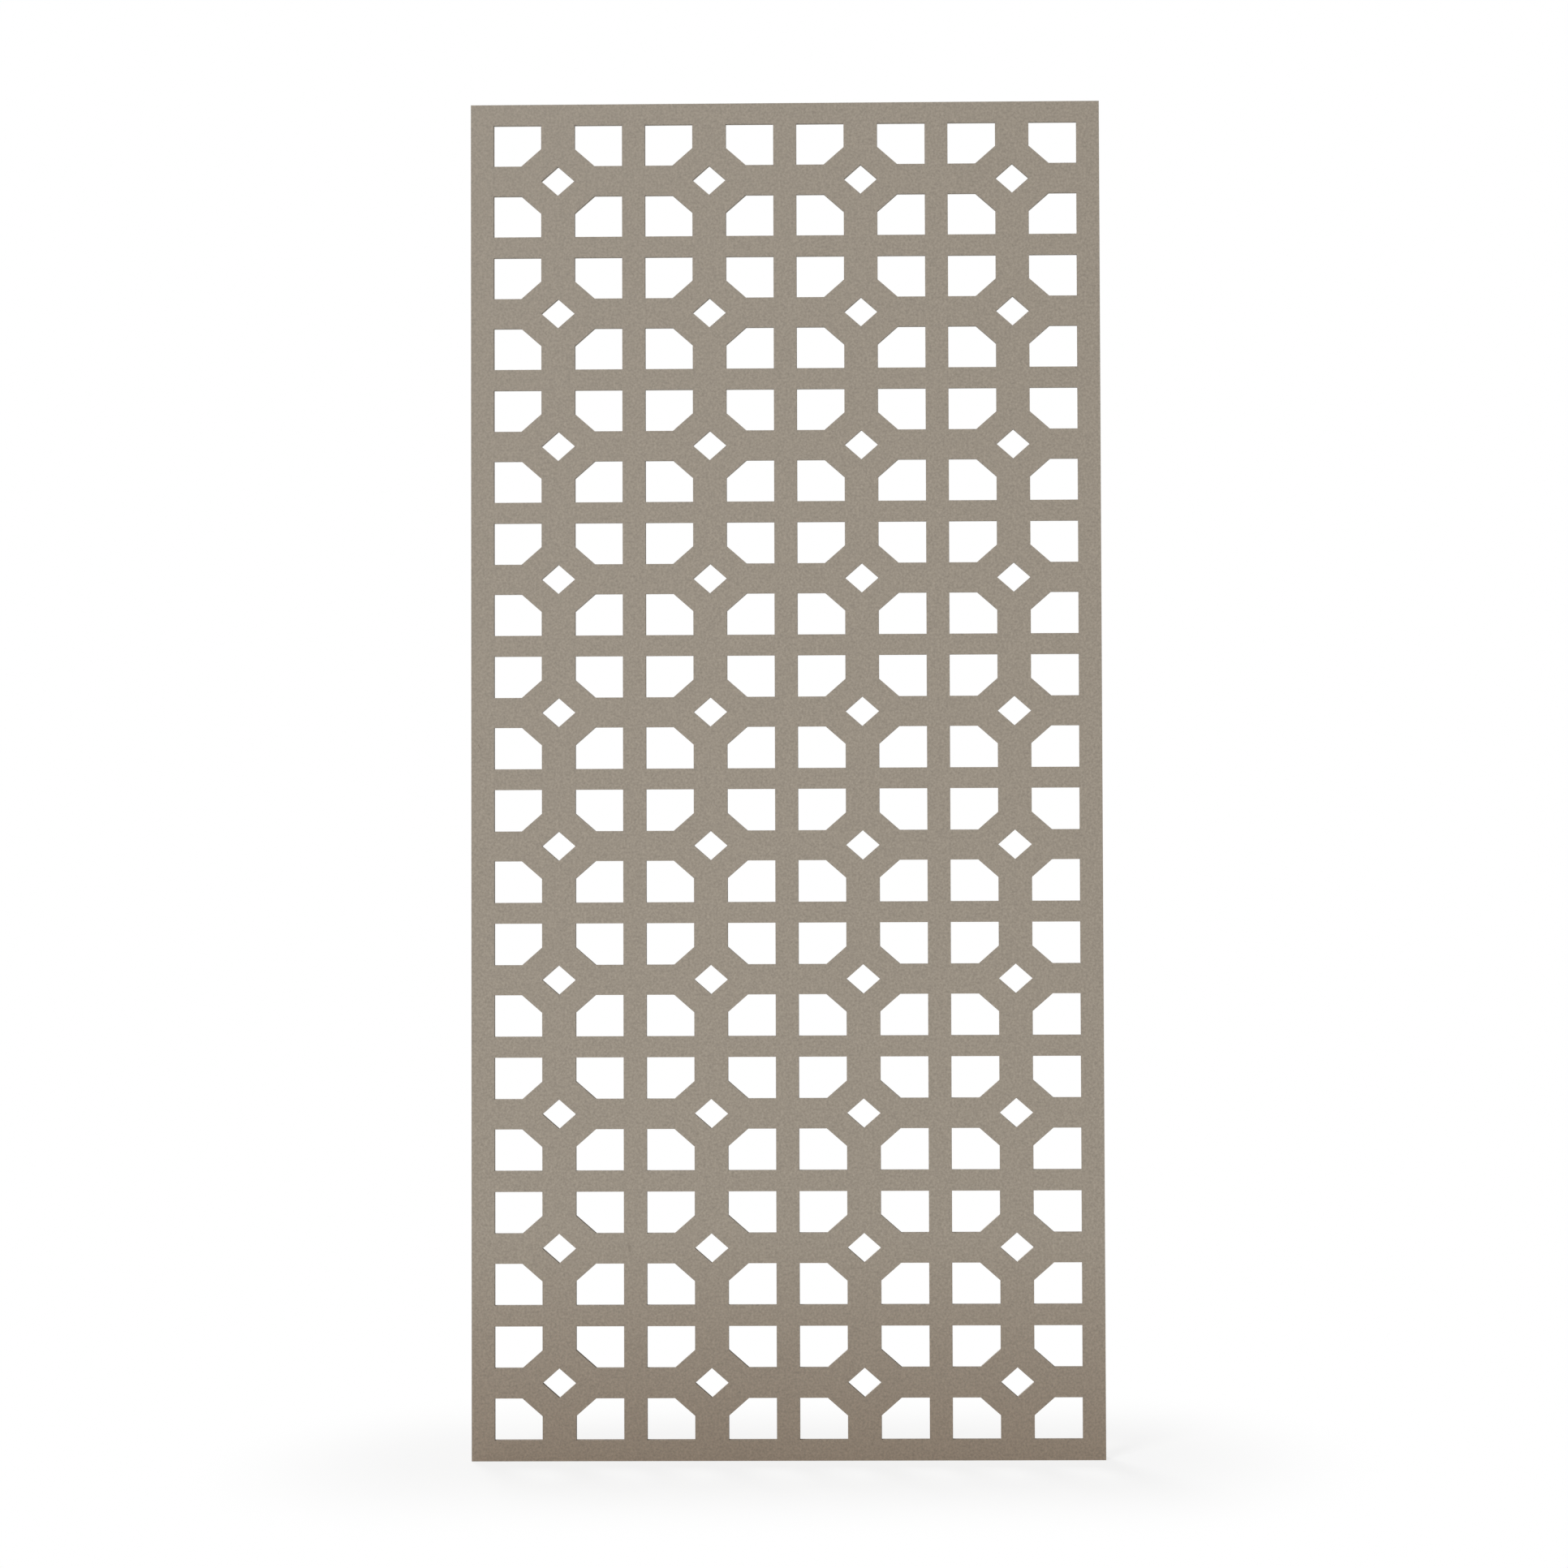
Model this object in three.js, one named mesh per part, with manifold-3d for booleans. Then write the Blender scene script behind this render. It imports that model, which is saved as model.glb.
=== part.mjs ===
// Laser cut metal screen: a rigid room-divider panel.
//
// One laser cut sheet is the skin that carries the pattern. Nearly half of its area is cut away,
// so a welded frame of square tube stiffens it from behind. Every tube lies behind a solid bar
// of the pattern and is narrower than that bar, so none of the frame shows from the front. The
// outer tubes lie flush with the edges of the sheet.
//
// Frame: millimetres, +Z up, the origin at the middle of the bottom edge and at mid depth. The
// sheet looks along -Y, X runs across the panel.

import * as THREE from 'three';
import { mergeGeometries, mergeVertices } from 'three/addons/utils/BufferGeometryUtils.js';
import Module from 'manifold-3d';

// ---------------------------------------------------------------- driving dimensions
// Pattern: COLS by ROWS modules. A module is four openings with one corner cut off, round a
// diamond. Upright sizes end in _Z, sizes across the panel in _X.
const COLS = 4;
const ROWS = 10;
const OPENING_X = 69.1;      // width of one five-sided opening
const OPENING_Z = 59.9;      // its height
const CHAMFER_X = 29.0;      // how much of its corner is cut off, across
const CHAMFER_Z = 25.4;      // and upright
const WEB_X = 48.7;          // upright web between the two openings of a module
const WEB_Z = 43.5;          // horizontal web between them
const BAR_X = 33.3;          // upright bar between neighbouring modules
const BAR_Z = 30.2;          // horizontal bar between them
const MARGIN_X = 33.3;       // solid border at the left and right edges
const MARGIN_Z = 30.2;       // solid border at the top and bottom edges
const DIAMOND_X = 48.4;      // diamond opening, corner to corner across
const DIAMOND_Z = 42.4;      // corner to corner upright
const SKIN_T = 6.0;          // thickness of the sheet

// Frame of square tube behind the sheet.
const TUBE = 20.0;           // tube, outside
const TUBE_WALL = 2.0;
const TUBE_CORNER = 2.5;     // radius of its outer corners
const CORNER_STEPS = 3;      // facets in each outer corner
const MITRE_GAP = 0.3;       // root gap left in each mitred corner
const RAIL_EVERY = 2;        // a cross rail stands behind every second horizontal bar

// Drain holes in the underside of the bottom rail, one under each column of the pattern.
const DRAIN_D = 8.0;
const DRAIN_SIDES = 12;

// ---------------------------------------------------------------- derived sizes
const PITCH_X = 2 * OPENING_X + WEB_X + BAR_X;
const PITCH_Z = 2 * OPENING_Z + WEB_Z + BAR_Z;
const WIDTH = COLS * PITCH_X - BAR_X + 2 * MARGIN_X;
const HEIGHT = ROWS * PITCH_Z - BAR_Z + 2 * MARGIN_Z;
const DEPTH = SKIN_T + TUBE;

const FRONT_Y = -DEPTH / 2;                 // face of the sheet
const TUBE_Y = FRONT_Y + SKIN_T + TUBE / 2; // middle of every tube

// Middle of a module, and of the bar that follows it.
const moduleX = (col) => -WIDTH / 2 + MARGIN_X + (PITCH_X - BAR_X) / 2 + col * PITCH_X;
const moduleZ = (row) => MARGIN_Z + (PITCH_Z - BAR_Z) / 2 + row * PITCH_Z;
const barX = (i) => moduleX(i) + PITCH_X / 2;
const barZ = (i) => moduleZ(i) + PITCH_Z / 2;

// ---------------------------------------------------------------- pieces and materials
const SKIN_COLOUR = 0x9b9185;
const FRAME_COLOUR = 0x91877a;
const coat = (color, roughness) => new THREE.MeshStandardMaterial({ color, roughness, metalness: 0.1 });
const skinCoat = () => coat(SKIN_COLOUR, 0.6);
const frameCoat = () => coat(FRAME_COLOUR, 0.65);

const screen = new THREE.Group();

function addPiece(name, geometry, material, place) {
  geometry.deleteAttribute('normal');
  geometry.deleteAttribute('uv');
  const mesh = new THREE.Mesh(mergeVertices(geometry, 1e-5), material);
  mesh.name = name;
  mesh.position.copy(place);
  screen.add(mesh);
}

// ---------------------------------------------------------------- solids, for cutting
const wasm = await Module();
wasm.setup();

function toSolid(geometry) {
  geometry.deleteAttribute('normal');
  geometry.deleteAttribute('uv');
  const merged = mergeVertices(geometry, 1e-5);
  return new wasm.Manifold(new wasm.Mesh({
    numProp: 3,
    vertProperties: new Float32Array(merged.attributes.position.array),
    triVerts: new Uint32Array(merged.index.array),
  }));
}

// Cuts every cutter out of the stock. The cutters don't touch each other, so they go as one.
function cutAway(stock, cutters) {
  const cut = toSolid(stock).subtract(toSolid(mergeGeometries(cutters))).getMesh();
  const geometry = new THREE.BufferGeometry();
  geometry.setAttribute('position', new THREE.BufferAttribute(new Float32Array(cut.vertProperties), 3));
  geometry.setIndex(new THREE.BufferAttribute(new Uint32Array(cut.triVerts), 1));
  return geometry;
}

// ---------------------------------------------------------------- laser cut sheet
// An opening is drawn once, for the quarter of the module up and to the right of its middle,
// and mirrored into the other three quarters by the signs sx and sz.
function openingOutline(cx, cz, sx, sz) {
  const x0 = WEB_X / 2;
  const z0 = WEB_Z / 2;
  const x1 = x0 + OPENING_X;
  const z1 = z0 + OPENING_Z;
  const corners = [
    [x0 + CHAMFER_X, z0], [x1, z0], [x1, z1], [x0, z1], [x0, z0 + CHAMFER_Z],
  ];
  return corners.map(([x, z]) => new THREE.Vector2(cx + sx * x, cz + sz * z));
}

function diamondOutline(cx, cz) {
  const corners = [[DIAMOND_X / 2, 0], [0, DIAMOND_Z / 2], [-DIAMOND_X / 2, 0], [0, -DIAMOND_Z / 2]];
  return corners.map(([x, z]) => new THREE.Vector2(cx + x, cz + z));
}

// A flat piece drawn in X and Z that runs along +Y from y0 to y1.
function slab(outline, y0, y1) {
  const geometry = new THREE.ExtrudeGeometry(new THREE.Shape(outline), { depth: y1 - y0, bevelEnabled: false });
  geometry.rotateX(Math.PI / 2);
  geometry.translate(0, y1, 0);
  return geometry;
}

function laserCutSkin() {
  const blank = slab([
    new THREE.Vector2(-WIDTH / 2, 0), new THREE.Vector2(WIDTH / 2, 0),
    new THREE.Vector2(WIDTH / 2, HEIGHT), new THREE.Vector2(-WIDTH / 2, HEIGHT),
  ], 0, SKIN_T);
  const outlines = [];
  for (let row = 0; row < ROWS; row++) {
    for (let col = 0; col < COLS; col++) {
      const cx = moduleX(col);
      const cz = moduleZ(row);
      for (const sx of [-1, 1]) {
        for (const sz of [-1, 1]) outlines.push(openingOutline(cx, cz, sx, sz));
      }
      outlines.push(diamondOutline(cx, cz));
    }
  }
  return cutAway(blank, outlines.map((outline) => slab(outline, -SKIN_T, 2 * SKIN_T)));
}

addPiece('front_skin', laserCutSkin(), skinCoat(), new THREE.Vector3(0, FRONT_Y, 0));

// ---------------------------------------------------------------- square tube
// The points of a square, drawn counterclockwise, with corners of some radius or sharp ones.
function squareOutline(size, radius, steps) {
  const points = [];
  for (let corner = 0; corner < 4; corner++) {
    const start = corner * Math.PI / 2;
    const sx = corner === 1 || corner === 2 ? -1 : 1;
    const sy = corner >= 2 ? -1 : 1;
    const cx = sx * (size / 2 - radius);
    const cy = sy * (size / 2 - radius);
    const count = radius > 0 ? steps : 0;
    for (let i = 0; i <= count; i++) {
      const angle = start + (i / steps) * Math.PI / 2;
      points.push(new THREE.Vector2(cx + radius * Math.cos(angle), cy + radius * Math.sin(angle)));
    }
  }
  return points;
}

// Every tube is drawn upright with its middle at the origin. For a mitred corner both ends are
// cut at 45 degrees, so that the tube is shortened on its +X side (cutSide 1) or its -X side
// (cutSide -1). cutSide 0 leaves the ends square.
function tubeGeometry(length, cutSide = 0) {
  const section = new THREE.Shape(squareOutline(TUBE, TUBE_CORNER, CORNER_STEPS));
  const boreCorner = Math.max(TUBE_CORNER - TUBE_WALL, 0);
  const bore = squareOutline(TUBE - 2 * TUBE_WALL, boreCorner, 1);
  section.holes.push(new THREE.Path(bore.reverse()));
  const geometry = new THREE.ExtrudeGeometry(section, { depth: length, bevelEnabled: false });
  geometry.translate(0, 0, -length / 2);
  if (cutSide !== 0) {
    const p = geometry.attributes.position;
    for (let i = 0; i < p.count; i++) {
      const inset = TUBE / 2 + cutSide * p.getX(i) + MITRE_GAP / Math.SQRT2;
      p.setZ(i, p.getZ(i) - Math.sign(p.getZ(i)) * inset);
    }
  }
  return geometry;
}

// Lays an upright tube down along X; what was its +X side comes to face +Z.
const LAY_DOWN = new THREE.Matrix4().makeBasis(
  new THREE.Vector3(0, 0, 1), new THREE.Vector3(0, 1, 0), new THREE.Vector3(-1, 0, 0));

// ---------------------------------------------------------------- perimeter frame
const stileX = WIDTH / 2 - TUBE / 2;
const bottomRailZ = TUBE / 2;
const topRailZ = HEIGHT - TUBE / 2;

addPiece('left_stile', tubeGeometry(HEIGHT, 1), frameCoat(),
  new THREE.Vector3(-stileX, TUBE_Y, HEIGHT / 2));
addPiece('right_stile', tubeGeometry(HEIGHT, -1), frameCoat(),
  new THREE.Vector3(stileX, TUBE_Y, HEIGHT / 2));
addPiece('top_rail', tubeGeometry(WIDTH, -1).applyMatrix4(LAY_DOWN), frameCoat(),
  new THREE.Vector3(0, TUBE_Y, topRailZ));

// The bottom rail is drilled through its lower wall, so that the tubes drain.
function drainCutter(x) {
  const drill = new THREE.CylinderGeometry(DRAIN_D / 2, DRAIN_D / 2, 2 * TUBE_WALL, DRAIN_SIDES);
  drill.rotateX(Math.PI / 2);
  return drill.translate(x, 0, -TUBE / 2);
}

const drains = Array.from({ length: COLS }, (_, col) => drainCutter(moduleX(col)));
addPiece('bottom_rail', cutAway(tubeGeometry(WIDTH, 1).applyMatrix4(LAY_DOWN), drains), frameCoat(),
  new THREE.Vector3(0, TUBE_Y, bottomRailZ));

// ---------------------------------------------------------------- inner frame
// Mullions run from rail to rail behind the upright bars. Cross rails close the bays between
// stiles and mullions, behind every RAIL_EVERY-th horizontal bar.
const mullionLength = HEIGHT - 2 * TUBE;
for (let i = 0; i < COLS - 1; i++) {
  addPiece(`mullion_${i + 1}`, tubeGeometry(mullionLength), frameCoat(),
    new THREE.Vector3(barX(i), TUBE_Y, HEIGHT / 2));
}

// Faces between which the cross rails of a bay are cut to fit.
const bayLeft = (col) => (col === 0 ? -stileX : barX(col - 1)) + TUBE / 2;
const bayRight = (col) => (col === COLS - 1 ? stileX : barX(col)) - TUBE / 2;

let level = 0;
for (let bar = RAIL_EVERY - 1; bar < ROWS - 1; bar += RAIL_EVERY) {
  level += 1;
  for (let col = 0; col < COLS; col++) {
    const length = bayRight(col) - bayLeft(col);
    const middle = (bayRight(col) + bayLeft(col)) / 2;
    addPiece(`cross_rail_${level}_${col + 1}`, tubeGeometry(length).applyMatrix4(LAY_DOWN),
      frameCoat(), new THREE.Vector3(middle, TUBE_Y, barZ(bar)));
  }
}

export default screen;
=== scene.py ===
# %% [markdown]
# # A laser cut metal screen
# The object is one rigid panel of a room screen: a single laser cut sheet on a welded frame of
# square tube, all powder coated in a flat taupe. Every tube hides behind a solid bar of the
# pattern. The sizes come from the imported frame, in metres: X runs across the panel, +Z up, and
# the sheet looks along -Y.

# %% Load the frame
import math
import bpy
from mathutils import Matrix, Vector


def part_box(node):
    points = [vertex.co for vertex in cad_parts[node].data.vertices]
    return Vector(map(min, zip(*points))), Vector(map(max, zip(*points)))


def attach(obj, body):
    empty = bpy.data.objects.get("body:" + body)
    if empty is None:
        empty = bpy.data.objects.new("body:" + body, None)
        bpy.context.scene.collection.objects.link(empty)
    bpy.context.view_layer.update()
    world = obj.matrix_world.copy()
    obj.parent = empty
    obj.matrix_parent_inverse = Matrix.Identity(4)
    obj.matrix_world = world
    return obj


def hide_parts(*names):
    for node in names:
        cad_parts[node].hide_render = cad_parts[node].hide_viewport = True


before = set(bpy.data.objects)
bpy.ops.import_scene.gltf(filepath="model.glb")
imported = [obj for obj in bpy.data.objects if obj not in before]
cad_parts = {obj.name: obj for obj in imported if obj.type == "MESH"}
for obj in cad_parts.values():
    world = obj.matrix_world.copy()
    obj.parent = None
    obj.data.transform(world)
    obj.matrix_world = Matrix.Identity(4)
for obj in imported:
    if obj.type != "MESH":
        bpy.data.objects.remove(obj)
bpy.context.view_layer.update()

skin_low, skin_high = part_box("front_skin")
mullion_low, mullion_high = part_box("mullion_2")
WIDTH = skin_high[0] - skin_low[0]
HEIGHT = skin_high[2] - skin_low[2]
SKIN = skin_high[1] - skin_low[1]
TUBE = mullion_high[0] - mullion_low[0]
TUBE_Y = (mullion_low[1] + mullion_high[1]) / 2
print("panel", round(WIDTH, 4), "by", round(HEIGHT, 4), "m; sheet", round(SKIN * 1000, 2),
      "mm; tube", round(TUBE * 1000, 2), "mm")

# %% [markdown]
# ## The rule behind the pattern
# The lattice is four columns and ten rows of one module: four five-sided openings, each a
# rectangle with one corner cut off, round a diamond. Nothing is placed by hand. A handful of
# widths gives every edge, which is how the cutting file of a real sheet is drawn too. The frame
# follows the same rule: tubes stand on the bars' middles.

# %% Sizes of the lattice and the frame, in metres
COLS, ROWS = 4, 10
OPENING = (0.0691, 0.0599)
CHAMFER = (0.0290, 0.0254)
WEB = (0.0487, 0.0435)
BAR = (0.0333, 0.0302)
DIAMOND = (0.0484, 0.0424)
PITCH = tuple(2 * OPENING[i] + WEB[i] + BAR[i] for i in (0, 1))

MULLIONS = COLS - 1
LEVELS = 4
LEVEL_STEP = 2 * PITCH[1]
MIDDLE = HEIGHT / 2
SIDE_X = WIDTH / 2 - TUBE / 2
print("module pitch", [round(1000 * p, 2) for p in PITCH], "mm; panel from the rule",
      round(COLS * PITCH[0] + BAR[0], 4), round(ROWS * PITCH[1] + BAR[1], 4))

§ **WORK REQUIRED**
Please return, exactly as they appear, the lines starting at the one that contains "cut to fit." and ending at the one that contains "bpy.context.scene.collection.objects.link(empty)".

§ **FINISHED EXERCISE**
// Faces between which the cross rails of a bay are cut to fit.
const bayLeft = (col) => (col === 0 ? -stileX : barX(col - 1)) + TUBE / 2;
const bayRight = (col) => (col === COLS - 1 ? stileX : barX(col)) - TUBE / 2;

let level = 0;
for (let bar = RAIL_EVERY - 1; bar < ROWS - 1; bar += RAIL_EVERY) {
  level += 1;
  for (let col = 0; col < COLS; col++) {
    const length = bayRight(col) - bayLeft(col);
    const middle = (bayRight(col) + bayLeft(col)) / 2;
    addPiece(`cross_rail_${level}_${col + 1}`, tubeGeometry(length).applyMatrix4(LAY_DOWN),
      frameCoat(), new THREE.Vector3(middle, TUBE_Y, barZ(bar)));
  }
}

export default screen;
=== scene.py ===
# %% [markdown]
# # A laser cut metal screen
# The object is one rigid panel of a room screen: a single laser cut sheet on a welded frame of
# square tube, all powder coated in a flat taupe. Every tube hides behind a solid bar of the
# pattern. The sizes come from the imported frame, in metres: X runs across the panel, +Z up, and
# the sheet looks along -Y.

# %% Load the frame
import math
import bpy
from mathutils import Matrix, Vector


def part_box(node):
    points = [vertex.co for vertex in cad_parts[node].data.vertices]
    return Vector(map(min, zip(*points))), Vector(map(max, zip(*points)))


def attach(obj, body):
    empty = bpy.data.objects.get("body:" + body)
    if empty is None:
        empty = bpy.data.objects.new("body:" + body, None)
        bpy.context.scene.collection.objects.link(empty)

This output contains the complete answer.